François Angelier, les yeux dans les poches

François Angelier • Le Monde des Livres

Si le film Freaks, de Tod Browning (1932), avec sa famille de phénomènes, a pu acquérir avec le temps un statut légendaire, quasi inconnu demeure le texte dont il est issu. Titré Spurs («éperons»), paru en février 1923 dans le Mumsey’s Magzine, signé par un étrange dandy littéraire, l’écrivain américain Tod Robbins (1888-1949), le récit exploite au mieux les fantasmes et l’imaginaire liés à la figure du lilliputien. Artiste d’un cirque où il apparaît monté sur le chien-loup Saint-Eustache, le nain Jacques Courbé hérite un beau jour d’un solide capital agricole, ce qui lui permet d’épouser enfin la cupide écuyère Jeanne-Marie, qui l’humilie le jour de ses noces. Parti résider en couple sur ses terres, Jacques vengera avec une cruauté méthodique ses mois d’humiliation.
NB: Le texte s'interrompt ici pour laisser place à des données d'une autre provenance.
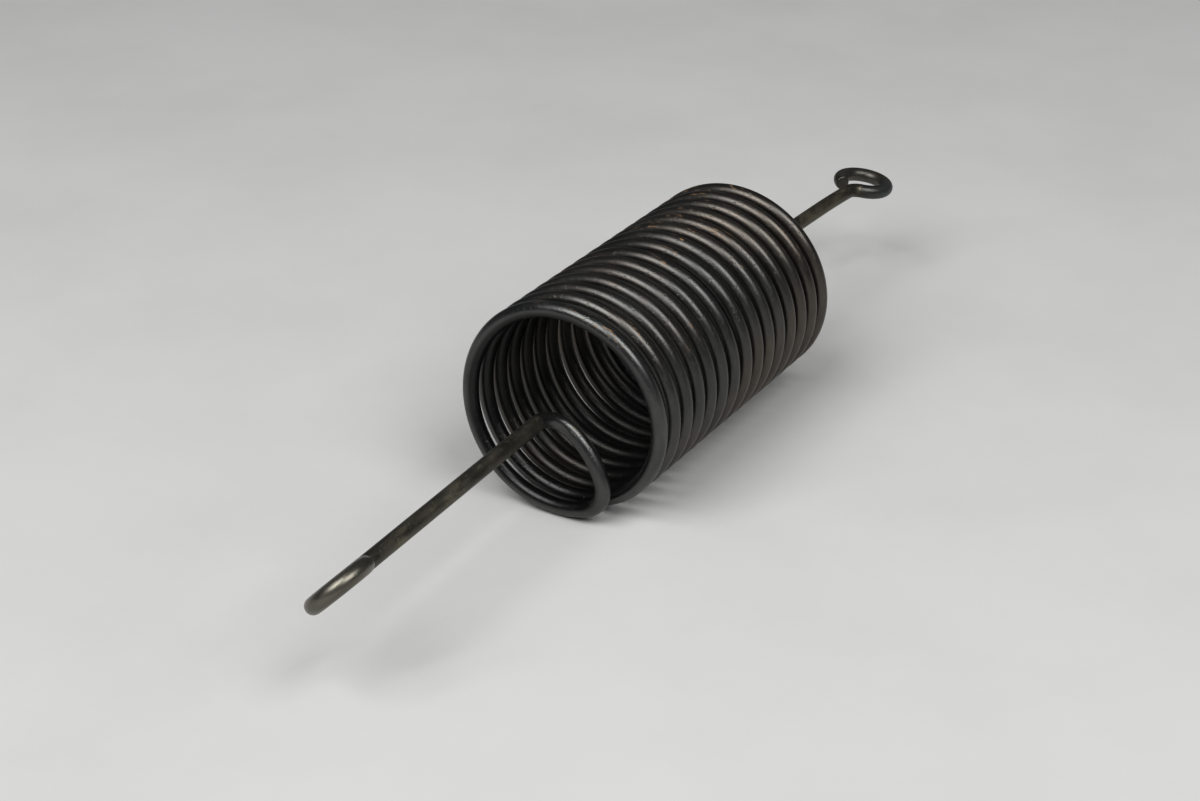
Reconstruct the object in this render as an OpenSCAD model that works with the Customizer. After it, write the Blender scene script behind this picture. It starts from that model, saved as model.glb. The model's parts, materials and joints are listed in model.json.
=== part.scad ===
// Open-coiled extension spring bent from one round wire.
// A right-handed coil lies along X. At each end the wire turns in across the
// coil, runs out along the axis as a straight shank and closes in a round eye.
// The coil is cut into half turns at its lowest and highest points. There the
// wire runs straight along Y, and each half turn twists about it when the
// spring is pulled, so the cut faces stay face to face over the whole travel.

/* [Wire] */
// Diameter of the spring wire, mm
wire_d = 5.2; // [4:0.1:5.6]
// Width of the cut between two half turns, mm
cut_w = 0.3; // [0.2:0.05:0.5]

/* [Coil] */
// Radius of the coil to the middle of the wire, mm
coil_r = 33.5; // [31:0.5:38]
// Advance along the axis in one turn, mm
pitch = 8.05; // [6.5:0.05:12]
// Number of half turns, an even number
half_turns = 30; // [4:2:30]

/* [Hooks] */
// Radius of the tight bend where the wire leaves the coil, mm
turn_in_r = 9.2; // [8:0.2:10]
// Radius of the gently curved leg that crosses the coil, mm
leg_r = 29.6; // [28:0.2:32]
// Radius of the bend from the leg into the shank, mm
turn_out_r = 8.8; // [7:0.2:11]
// Direction of the leg where it reaches the axis, degrees from horizontal
leg_heading = 143.6; // [140:0.2:147]

/* [Near end] */
// Arc of the last coil turn that belongs to the near hook, degrees
near_arc = 18.8; // [15:0.2:22]
// Angle of the near hook's tight bend, degrees
near_turn_in = 87.7; // [84:0.1:91]
// Angle of the bend into the near shank, degrees
near_turn_out = 91.8; // [90:0.1:93]
// Length of the straight near shank, mm
near_shank_l = 92; // [60:1:130]
// Direction in which the wire leaves the shank to form the near eye, degrees
near_eye_side = 225; // [0:1:360]

/* [Far end] */
// Arc of the last coil turn that belongs to the far hook, degrees
far_arc = 25.1; // [22:0.2:28]
// Angle of the far hook's tight bend, degrees
far_turn_in = 77.9; // [76:0.1:81]
// Angle of the bend into the far shank, degrees
far_turn_out = 90.7; // [90:0.1:93]
// Sideways lean of the far shank, degrees
far_lean = -1.7; // [-3:0.1:3]
// Length of the straight far shank, mm
far_shank_l = 83; // [60:1:130]
// Direction in which the wire leaves the shank to form the far eye, degrees
far_eye_side = 187; // [0:1:360]

/* [Eyes] */
// Radius of each eye to the middle of the wire, mm
eye_r = 9; // [8:0.1:13]
// Radius of the small bend between shank and eye, mm
eye_neck_r = 5.5; // [4:0.1:7]
// Gap that the wire's end would leave if the shank ran straight on, mm
eye_gap = 0.2; // [0.1:0.05:1]

/* [Hidden] */
$fn = 64;
steel_dark = [0.16, 0.16, 0.17];
steel_shank = [0.27, 0.27, 0.25];
steel_worn = [0.55, 0.53, 0.50];

// height of the coil's axis, with its lowest points on the ground
axis_z = coil_r + wire_d / 2;
coil_l = pitch * half_turns / 2;

// each half turn is half of a plain ring, tipped to advance half a pitch
tilt = atan(pitch / 4 / coil_r);
ring_r = coil_r / cos(tilt);
cut_angle = asin(cut_w / 2 / ring_r);

// leg angles that bring both hooks to the same heading
near_leg = leg_heading - near_arc - near_turn_in;
far_leg = leg_heading - far_arc - far_turn_in;

// the neck swings out until the eye's middle lies on the shank's line
neck_angle = acos(eye_neck_r / (eye_neck_r + eye_r));
neck_reach = (eye_neck_r + eye_r) * sin(neck_angle);
end_angle = asin((wire_d + eye_gap) / eye_r);
eye_arc = 270 + neck_angle - end_angle;

// distance of each eye's tip from its hook's plane
near_reach = turn_out_r + near_shank_l + neck_reach + eye_r + wire_d / 2;
far_reach = turn_out_r + far_shank_l + neck_reach + eye_r + wire_d / 2;

// the origin is under the middle of the whole length
near_x = (near_reach - coil_l - far_reach) / 2;
far_x = near_x + coil_l;

function half_turn_name(i) = str("half_turn_", i < 10 ? "0" : "", i);

// Wire running along +X and curving toward +Y, starting at the origin.
module bend(r, angle) {
    translate([0, r, 0]) rotate(-90)
        rotate_extrude(angle = angle) translate([r, 0]) circle(d = wire_d);
}

// Wire running straight along +X from the origin.
module straight(length) {
    rotate([0, 90, 0]) cylinder(d = wire_d, h = length);
}

// Carries its children to the end of a bend.
module past_bend(r, angle) {
    translate([0, r, 0]) rotate(angle) translate([0, -r, 0]) children();
}

// Start of a hook: the coil's lowest point, with the wire running sideways
// and the coil's middle on its left.
module near_hook_start() {
    translate([near_x, 0, axis_z - coil_r])
        rotate([90, 0, -90]) children();
}

module far_hook_start() {
    translate([far_x, 0, axis_z - coil_r])
        rotate([90, 0, 90]) children();
}

// Carries its children to the start of each length of a hook in turn.
module at_turn_in(arc) {
    past_bend(coil_r, arc) children();
}

module at_leg(arc, turn_in) {
    at_turn_in(arc) past_bend(turn_in_r, turn_in) children();
}

module at_turn_out(arc, turn_in, lean) {
    at_leg(arc, turn_in) past_bend(leg_r, leg_heading - arc - turn_in)
        rotate([90 + lean, 0, 0]) children();
}

module at_near_shank() {
    near_hook_start() at_turn_out(near_arc, near_turn_in, 0)
        past_bend(turn_out_r, near_turn_out) children();
}

module at_far_shank() {
    far_hook_start() at_turn_out(far_arc, far_turn_in, far_lean)
        past_bend(turn_out_r, far_turn_out) children();
}

// The neck swings out from the shank to the given side, and the eye closes
// the other way round.
module at_neck(side) {
    rotate([side - leg_heading - 180, 0, 0]) children();
}

module at_eye(side) {
    at_neck(side) past_bend(eye_neck_r, neck_angle) rotate([180, 0, 0])
        children();
}

module near_coil_end() {
    color(steel_dark) near_hook_start() at_turn_in(cut_angle)
        bend(coil_r, near_arc - cut_angle);
}

module near_turn_in() {
    color(steel_dark) near_hook_start() at_turn_in(near_arc)
        bend(turn_in_r, near_turn_in);
}

module near_leg() {
    color(steel_dark) near_hook_start() at_leg(near_arc, near_turn_in)
        bend(leg_r, near_leg);
}

module near_turn_out() {
    color(steel_dark) near_hook_start()
        at_turn_out(near_arc, near_turn_in, 0)
            bend(turn_out_r, near_turn_out);
}

module near_shank() {
    color(steel_shank) at_near_shank() straight(near_shank_l);
}

module near_neck() {
    color(steel_shank) at_near_shank() translate([near_shank_l, 0, 0])
        at_neck(near_eye_side) bend(eye_neck_r, neck_angle);
}

module near_eye() {
    color(steel_worn) at_near_shank() translate([near_shank_l, 0, 0])
        at_eye(near_eye_side) bend(eye_r, eye_arc);
}

module far_coil_end() {
    color(steel_dark) far_hook_start() at_turn_in(cut_angle)
        bend(coil_r, far_arc - cut_angle);
}

module far_turn_in() {
    color(steel_dark) far_hook_start() at_turn_in(far_arc)
        bend(turn_in_r, far_turn_in);
}

module far_leg() {
    color(steel_dark) far_hook_start() at_leg(far_arc, far_turn_in)
        bend(leg_r, far_leg);
}

module far_turn_out() {
    color(steel_dark) far_hook_start()
        at_turn_out(far_arc, far_turn_in, far_lean) bend(turn_out_r, far_turn_out);
}

module far_shank() {
    color(steel_shank) at_far_shank() straight(far_shank_l);
}

module far_neck() {
    color(steel_shank) at_far_shank() translate([far_shank_l, 0, 0])
        at_neck(far_eye_side) bend(eye_neck_r, neck_angle);
}

module far_eye() {
    color(steel_worn) at_far_shank() translate([far_shank_l, 0, 0])
        at_eye(far_eye_side) bend(eye_r, eye_arc);
}

// Half turn i of the coil. Odd ones climb on the +Y side, even ones descend on
// the -Y side.
module half_turn(i) {
    climbs = i % 2 == 1;
    color(steel_dark)
        translate([near_x + (i - 0.5) * pitch / 2, 0, axis_z])
            rotate([0, climbs ? tilt : -tilt, 0]) rotate([0, 90, 0])
                rotate(climbs ? cut_angle : 180 + cut_angle)
                    rotate_extrude(angle = 180 - 2 * cut_angle)
                        translate([ring_r, 0]) circle(d = wire_d);
}

near_eye();
near_neck();
near_shank();
near_turn_out();
near_leg();
near_turn_in();
near_coil_end();
for (i = [1:half_turns])
    half_turn(i);
far_coil_end();
far_turn_in();
far_leg();
far_turn_out();
far_shank();
far_neck();
far_eye();
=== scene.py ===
import json
from math import acos, asin, atan, atan2, ceil, cos, degrees, pi, radians, sin

import bpy
import numpy as np
from mathutils import Matrix, Vector


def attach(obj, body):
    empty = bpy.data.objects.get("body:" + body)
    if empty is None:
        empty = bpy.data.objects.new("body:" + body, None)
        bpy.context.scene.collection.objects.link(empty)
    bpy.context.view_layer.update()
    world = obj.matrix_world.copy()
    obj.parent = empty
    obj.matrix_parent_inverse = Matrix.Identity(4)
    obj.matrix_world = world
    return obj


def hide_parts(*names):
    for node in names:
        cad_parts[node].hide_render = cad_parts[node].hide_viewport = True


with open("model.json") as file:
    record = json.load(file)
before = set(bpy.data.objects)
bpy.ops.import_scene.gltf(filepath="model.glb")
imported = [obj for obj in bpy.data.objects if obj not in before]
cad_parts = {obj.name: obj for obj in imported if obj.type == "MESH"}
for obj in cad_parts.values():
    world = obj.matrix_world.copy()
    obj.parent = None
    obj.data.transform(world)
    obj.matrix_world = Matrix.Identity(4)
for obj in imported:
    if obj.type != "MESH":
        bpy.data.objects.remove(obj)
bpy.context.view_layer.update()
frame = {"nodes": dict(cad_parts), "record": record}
joints = frame["record"]["behaviour"]["joints"]
print("frame loaded:", len(frame["nodes"]), "nodes")

# wire stock
wire = {
    "thickness": 0.0052,
    "facets": 32,          # round the wire
    "bendStep": 2.5,       # degrees, in open bends
    "tightStep": 5,        # degrees, in bends under tightRadius
    "tightRadius": 0.012,
    "straightStep": 0.004,
    "creaseAngle": 40,
}
wireRadius = wire["thickness"] / 2

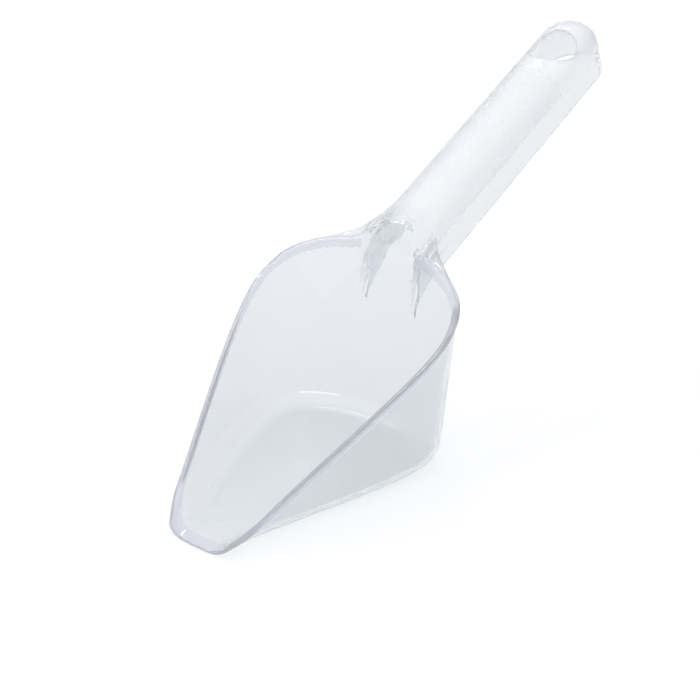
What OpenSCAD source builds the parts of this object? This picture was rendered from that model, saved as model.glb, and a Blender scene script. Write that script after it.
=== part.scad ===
// Ice scoop: one clear moulding, divided into the regions that a moulder would name.
// Millimetres. +Z up, +Y from the front lip to the handle, the floor of the bowl rests on Z = 0.
// The origin is under the middle of the whole scoop.

/* [Bowl] */
// Half width of the front lip at the floor corner line
lip_half = 13.8; // [12:0.1:15]
// Greatest half width of the bowl at the floor corner line
bowl_half = 32.2; // [30:0.1:34]
// Distance from the front lip to the widest place
widest_y = 69.3; // [66:0.1:72]
// Length of the bowl at the floor corner line
bowl_len = 91.6; // [90:0.1:93]
// Wall and floor thickness
wall = 1.8; // [1.6:0.1:2.8]
// Outside radius between the floor and the walls
corner_r = 9; // [8:0.5:10]
// Outward draft of the side walls, per millimetre of height
side_draft = 0.085; // [0.06:0.005:0.1]
// Outward draft of the back wall, per millimetre of height
back_draft = 0.032; // [0.02:0.002:0.06]

/* [Rim] */
// Height of the rim above the floor at the front lip
rim_front = 2.8; // [2.6:0.1:3.4]
// Rise of the rim for each millimetre towards the handle, at the lip
rim_rise = 0.70; // [0.64:0.01:0.72]
// Sag of the rim line at 100 mm from the lip
rim_sag = 7.94; // [6:0.1:9]
// Height of the rim band
rim_band = 2.2; // [1.8:0.1:2.6]
// How far the bead stands out from the wall
rim_bead = 0.3; // [0.2:0.1:1.2]
// How far the front lip bows forward
lip_bow = 2.0; // [1:0.1:3]

/* [Handle] */
// Slope of the handle
handle_slope = 21.9; // [20:0.1:23]
// Length of the handle from its datum at the back wall to the tip
handle_len = 120.2; // [110:0.2:130]
// Half width of the handle
handle_half = 10.75; // [10.5:0.05:11.5]
// Height of the crown above the edge of the skirts
crown_h = 10; // [9:0.1:11]
// Squareness of the crown curve, where 2 is an ellipse
crown_pow = 2.3; // [2:0.1:2.6]
// Wall thickness of the handle
handle_wall = 1.7; // [1.5:0.1:2.4]
// Depth of the skirts below the crown
skirt_h = 8.9; // [7.5:0.1:10]
// Outward draft of the skirts, per millimetre of depth
skirt_draft = 0.06; // [0:0.01:0.08]
// Step between the crown and the skirts
skirt_step = 0.3; // [0.1:0.1:0.5]
// Distance of the handle datum from the front lip
handle_y = 94.1; // [93.5:0.1:94.5]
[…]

A la différence de celle du film (toute la troupe se vengeant de l’écuyère), la chute du récit nous montre Courbé en petit marquis sadique accablant son écuyère sous les sévices. Là où le film de Browning dresse les faibles et les marginaux contre la violence des forts (l’écuyère et l’hercule), le texte de Robbins, écrit dans une langue concise et savoureuse, fait de l’apparente victime naine un rusé manipulateur, qui renverse la situation à son profit.